Putting aside the question of whether it’s wrong to poke fun at the right wing in this way, is this leaned-in, lopsided mode of political satire still fun to watch? The Boys has always suffered from a lack of interest in developing much of a theory of who the people who oppose Vought could be. There are our six Boys, plus a few allies in the “deep state” and inside Vought, and some employees of Annie’s at her teen refuge center, which does not have a basement, as a red-pilled aspiring vigilante finds out this season. Then there are the many anonymous “Starlighters” who support Annie in her anti-Vought crusade and who dress up in yellow and get in street battles with Vought’s “Hometeamers.” The Boys themselves are fun, but the rest of the opposition is a cipher, offering little balance against the fire hose of perfectly evil characters being funny on the Vought side.

But maybe the show isn’t what has changed. Maybe we have. The reception of the series this time around shows how difficult it can be to nail down the political vibe in 2024. (It surely doesn’t help that Season 4 wrapped in April 2023; its release was delayed by the writers strike.) On the show’s subreddit, a user who seemed not to otherwise fit the profile of a right-wing Boys hater posted: “The Boys can and absolutely should be poking fun at the MAGA crowd but there’s so much more going on with this country and the current zeitgeist that it feels … superficial. We’ve had 2 new major wars, inflation, AI, and so much other craziness since S3 dropped and we’re just getting a fairly safe stab at the culture wars.”

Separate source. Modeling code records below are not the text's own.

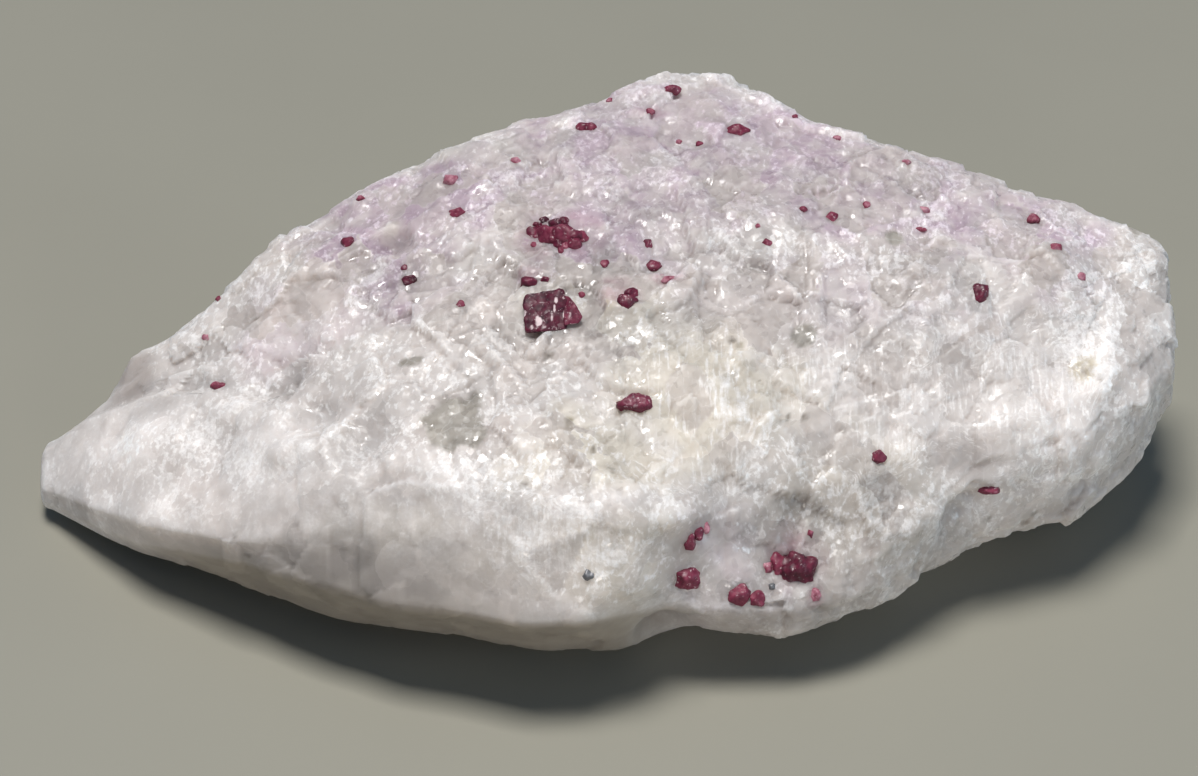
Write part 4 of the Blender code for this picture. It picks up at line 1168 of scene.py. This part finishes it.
# %% [markdown]
# ## The finish of the spinel
#
# The crystals are glassy and so deeply coloured that the large ones look nearly black in their
# middle. Noise and each crystal's own paleness move the colour from nearly black over crimson to pink,
# which is the look of a small crystal under a skin of calcite. Veins and the listed streaks are the
# calcite in the cracks, and their pale colour also holds painted reflections off the cracks. The two
# grey grains are another mineral with a dull metal sheen.

# %% Spinel and grey grains
SPINEL_DARK = (0.034, 0.004, 0.011, 1.0)
SPINEL_DEEP = (0.105, 0.007, 0.026, 1.0)
SPINEL_CRIMSON = (0.21, 0.030, 0.062, 1.0)
SPINEL_PINK = (0.52, 0.26, 0.31, 1.0)
STREAK_AND_GLINT_COLOUR = (0.74, 0.60, 0.60, 1.0)
GRAIN_DARK = (0.07, 0.07, 0.075, 1.0)
GRAIN_LIGHT = (0.26, 0.26, 0.27, 1.0)
# Noise: repeats per metre, detail and roughness
SPINEL_CLOUDS = (2400.0, 4.0, 0.65)
SPINEL_VEINS = (4200.0, 4.0, 0.7)
SPINEL_SHEEN = (4000.0, 3.0)
GRAIN_SHEEN = (5000.0, 3.0)
SPINEL_FACETS = (2800.0, 0.5)
SPINEL_BUMP = 0.7
CLOUD_WEIGHT = 1.3
PALE_WEIGHT = 0.85
# Ranges of cloudiness over which each colour takes the place of the one before
DEEP_RANGE = (0.45, 0.85)
CRIMSON_RANGE = (0.85, 1.20)
PINK_RANGE = (1.20, 1.65)
VEIN_RANGE = (0.60, 0.67, 0.0, 0.55)
SPINEL_ROUGHNESS = (0.3, 0.7, 0.35, 0.70)
GRAIN_ROUGHNESS = (0.3, 0.7, 0.4, 0.6)
SPINEL_IOR = 1.72
SPINEL_SPECULAR = 0.24
GRAIN_METALLIC = 0.5


def spinel_material():
    """Nearly black, crimson or pink by noise and paleness, with calcite and painted reflections in the veins
    and the streaks.
    """
    material, tree, shader = new_material("spinel")
    place = object_place(tree)
    clouds = noise(tree, place, *SPINEL_CLOUDS)
    cloudy = weighted(tree, (clouds, CLOUD_WEIGHT), (number(tree, "pale"), PALE_WEIGHT))
    vein = rescaled(tree, noise(tree, place, *SPINEL_VEINS), *VEIN_RANGE)
    colour = layered(
        tree, SPINEL_DARK,
        (rescaled(tree, cloudy, *DEEP_RANGE), SPINEL_DEEP),
        (rescaled(tree, cloudy, *CRIMSON_RANGE), SPINEL_CRIMSON),
        (rescaled(tree, cloudy, *PINK_RANGE), SPINEL_PINK),
        # calcite in the veins and the streaks, with painted reflections off the cracks
        (arithmetic(tree, "MAXIMUM", vein, number(tree, "streak")), STREAK_AND_GLINT_COLOUR),
    )
    feed(tree, shader.inputs["Base Color"], colour)
    sheen = noise(tree, place, *SPINEL_SHEEN)
    feed(tree, shader.inputs["Roughness"], rescaled(tree, sheen, *SPINEL_ROUGHNESS))
    facets, _ = tilted_cells(tree, place, *SPINEL_FACETS)
    bumped(tree, shader, facets, SPINEL_BUMP)
    shader.inputs["IOR"].default_value = SPINEL_IOR
    shader.inputs["Specular IOR Level"].default_value = SPINEL_SPECULAR
    return material


def grain_material():
    """Dark and light grey in fine clouds, rougher where it is lighter."""
    material, tree, shader = new_material("grey_grain")
    sheen = noise(tree, object_place(tree), *GRAIN_SHEEN)
    feed(tree, shader.inputs["Base Color"], blend(tree, sheen, GRAIN_DARK, GRAIN_LIGHT))
    feed(tree, shader.inputs["Roughness"], rescaled(tree, sheen, *GRAIN_ROUGHNESS))
    shader.inputs["Metallic"].default_value = GRAIN_METALLIC
    return material


spinel = spinel_material()
grey_metal = grain_material()
print("materials:", [material.name for material in (marble, spinel, grey_metal)])

# %% [markdown]
# ## The single crystals
#
# Each crystal is a piece of its own, as in the solid. A crystal's number is its seed, so it turns as
# its solid does. The second and third body of a twin have seeds of their own.

# %% The single crystals
TWIN_SEED_STEP = 100

for count, crystal in enumerate(CRYSTALS, 1):
    members = TWINS.get(count, (crystal,))
    bodies = [small_body(member, count + TWIN_SEED_STEP * twin) for twin, member in enumerate(members)]
    lay_crystal(f"crystal_{count:02d}", f"spinel_{count:02d}", bodies, CRYSTAL_GRID, spinel)
print(len(CRYSTALS), "single crystals, of which", len(TWINS), "are grown together")

# %% [markdown]
# ## The large crystal
#
# The large crystal is broken: a slab with a seven-sided outline that leans in as it goes down, and a
# splinter beside it. Their planes come from the outlines' own edges, with two front planes that meet
# in a blunt ridge.

# %% The large crystal and its splinter
# Outlines: corners to the right and up from the place in the view, in millimetres
LARGE_AT = (-2.6, 4.1)
LARGE_OUTLINE = (
    (-1.6, 0.8), (-1.4, 1.1), (0.6, 1.08), (0.72, 0.5), (0.75, -0.95), (-0.4, -1.15), (-1.4, -1.15),
)
SPLINTER_AT = (-1.5, 4.05)
SPLINTER_OUTLINE = ((-0.5, 0.95), (-0.2, 0.85), (0.5, -0.3), (0.35, -0.6), (-0.3, -0.7), (-0.45, 0.0))
SPLINTER_PALENESS = 0.3
# The ways of the two front planes, how far in front they and how far behind the back plane lies, in
# millimetres, and how much the sides lean in for each step down
LARGE_FRONT_WAYS = ((0.12, -0.1, 1.0), (-0.35, 0.1, 0.95))
LARGE_FRONT = 0.45
LARGE_BACK = 1.8
LARGE_LEAN = 0.22
LARGE_LIFT = 0.2
LARGE_UNEVENNESS = 0.3
LARGE_GRID = (110, 160)


def outline_planes(outline):
    """A plane for each edge of a flat outline, leaning in as it goes down, two front planes and a back."""
    corner = np.array(outline)
    edge = np.roll(corner, -1, axis=0) - corner
    across = unit(np.stack((-edge[:, 1], edge[:, 0]), -1))
    distance = (across * corner).sum(-1)
    across = across * np.sign(distance)[:, None]
    distance = np.abs(distance)[:, None]
    sides = np.concatenate((across, np.full((len(across), 1), -LARGE_LEAN)), axis=1) / distance
    front = np.array(LARGE_FRONT_WAYS) / LARGE_FRONT
    back = np.array(((0.0, 0.0, -1.0),)) / LARGE_BACK
    return np.concatenate((sides, front, back))


def broken_body(spot, outline, paleness):
    """The points of a slab with an outline, lifted a little out of the marble, and their paleness."""
    points = crystal_points(spot, outline_planes(outline), -LARGE_LIFT, LARGE_GRID, LARGE_UNEVENNESS)
    return points, np.full(len(points), paleness)


large = broken_body(LARGE_AT, LARGE_OUTLINE, 0.0)
splinter = broken_body(SPLINTER_AT, SPLINTER_OUTLINE, SPLINTER_PALENESS)
lay_crystal("large_crystal", "large_spinel", [large, splinter], LARGE_GRID, spinel)
print("large crystal", np.round(np.ptp(large[0], axis=0), 1), "mm")

# %% [markdown]
# ## The cluster and the grey grains
#
# The ragged cluster is seventeen small octahedra grown into each other. The grey grains are made as
# the crystals are, from one body each, and only their finish is another.

# %% The cluster and the grey grains
GREY_SEED = 200
DARK_SEED = 201
CLUSTER_SEED = 300

bodies = [small_body(member, CLUSTER_SEED + count) for count, member in enumerate(CLUSTER)]
lay_crystal("crystal_cluster", "spinel_cluster", bodies, CRYSTAL_GRID, spinel)
grain = small_body(GREY_GRAIN, GREY_SEED)
lay_crystal("metal_grey_grain", "grey_grain", [grain], CRYSTAL_GRID, grey_metal)
grain = small_body(DARK_GRAIN, DARK_SEED)
lay_crystal("metal_dark_grain", "dark_grain", [grain], CRYSTAL_GRID, grey_metal)
print("a cluster of", len(CLUSTER), "bodies, and two grey grains")

# %% [markdown]
# ## Table and light
#
# The specimen lies on a plain warm-grey table. A soft window hangs nearly overhead, a little to the
# left and behind, so the shadow is short and falls forward. A weak warm fill comes from the front and
# a weak cool one from the right, and a dim blue surround tints the shadows.

# %% Table and light
TABLE_COLOUR = (0.270, 0.258, 0.209, 1.0)
TABLE_TONE = 0.93
TABLE_CLOUDS = (60.0, 5.0)
TABLE_ROUGHNESS = 0.55
# In metres, and the signs of its corners
TABLE_SIZE = 1.2
TABLE_CORNERS = ((-1, -1), (1, -1), (1, 1), (-1, 1))
# The way to each light, its distance and size in millimetres, its power in watts and its colour
LIGHTS = {
    "window": ((-0.07, 0.03, 1.0), 420.0, 130.0, 2.15, (1.0, 0.98, 0.955)),
    "fill": ((0.15, -1.0, 0.13), 450.0, 100.0, 0.54, (1.0, 0.95, 0.90)),
    "side": ((1.0, -0.25, 0.16), 450.0, 110.0, 0.45, (0.72, 0.88, 1.0)),
}
SURROUND_COLOUR = (0.22, 0.52, 1.0, 1.0)
SURROUND_STRENGTH = 0.15


def table():
    """A square sheet around the origin in two close tones."""
    mesh = bpy.data.meshes.new("table")
    half = TABLE_SIZE / 2.0
    mesh.from_pydata([(x * half, y * half, 0.0) for x, y in TABLE_CORNERS], [], [(0, 1, 2, 3)])
    material, tree, shader = new_material("table")
    clouds = noise(tree, object_place(tree), *TABLE_CLOUDS)
    darker = tuple(TABLE_TONE * part for part in TABLE_COLOUR[:3]) + (1.0,)
    feed(tree, shader.inputs["Base Color"], blend(tree, clouds, TABLE_COLOUR, darker))
    shader.inputs["Roughness"].default_value = TABLE_ROUGHNESS
    mesh.materials.append(material)
    floor = bpy.data.objects.new("table", mesh)
    bpy.context.scene.collection.objects.link(floor)


def area_light(name, way, distance, size, power, colour):
    """A square light at a distance in millimetres, aimed at the specimen."""
    data = bpy.data.lights.new(name, "AREA")
    data.size = size * MM
    data.energy = power
    data.color = colour
    light = bpy.data.objects.new(name, data)
    bpy.context.scene.collection.objects.link(light)
    aim(light, VIEW_CENTRE + unit(np.array(way)) * distance, VIEW_CENTRE)


table()
for name, setting in LIGHTS.items():
    area_light(name, *setting)
world = bpy.data.worlds.new("room")
world.use_nodes = True
world.node_tree.nodes["Background"].inputs["Color"].default_value = SURROUND_COLOUR
world.node_tree.nodes["Background"].inputs["Strength"].default_value = SURROUND_STRENGTH
bpy.context.scene.world = world
bpy.context.scene.view_settings.view_transform = "Standard"
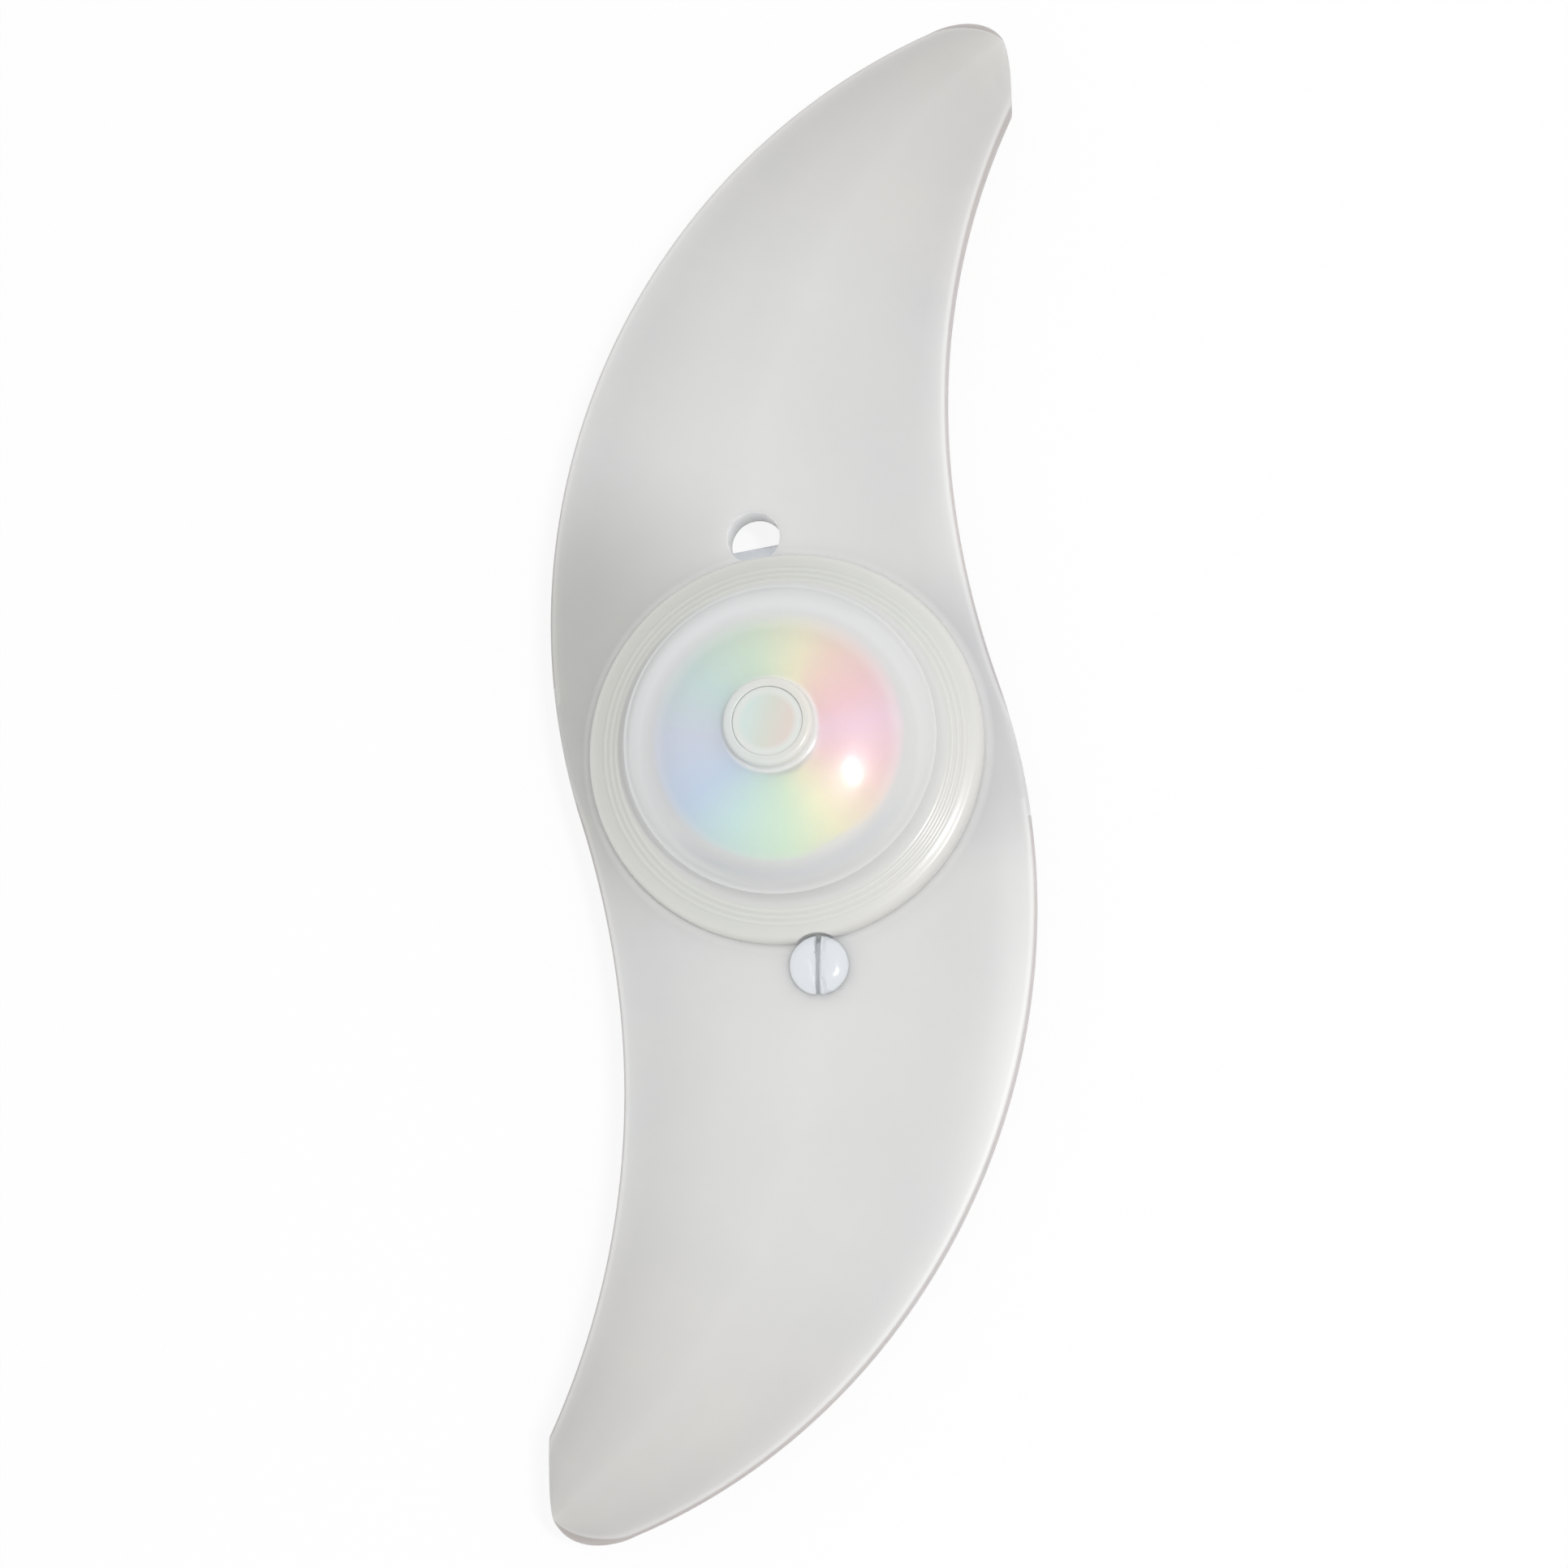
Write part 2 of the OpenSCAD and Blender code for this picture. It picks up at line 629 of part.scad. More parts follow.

This comment was not particularly popular, but I think the user has a point. The problem The Boys is running up against in attempting to stay sharp and relevant in 2024 is exactly the same problem the Democrats have in trying to get people re-excited about voting against Donald Trump. Right-wing politics and culture, currently genuinely terrifying, has for years been an extremely target-rich environment for satirists. But, real as those targets may be, anyone can tire of anything if it goes on for too long. We found out this month that there will be only one more season of The Boys, spinoffs aside. I think that’s just about right.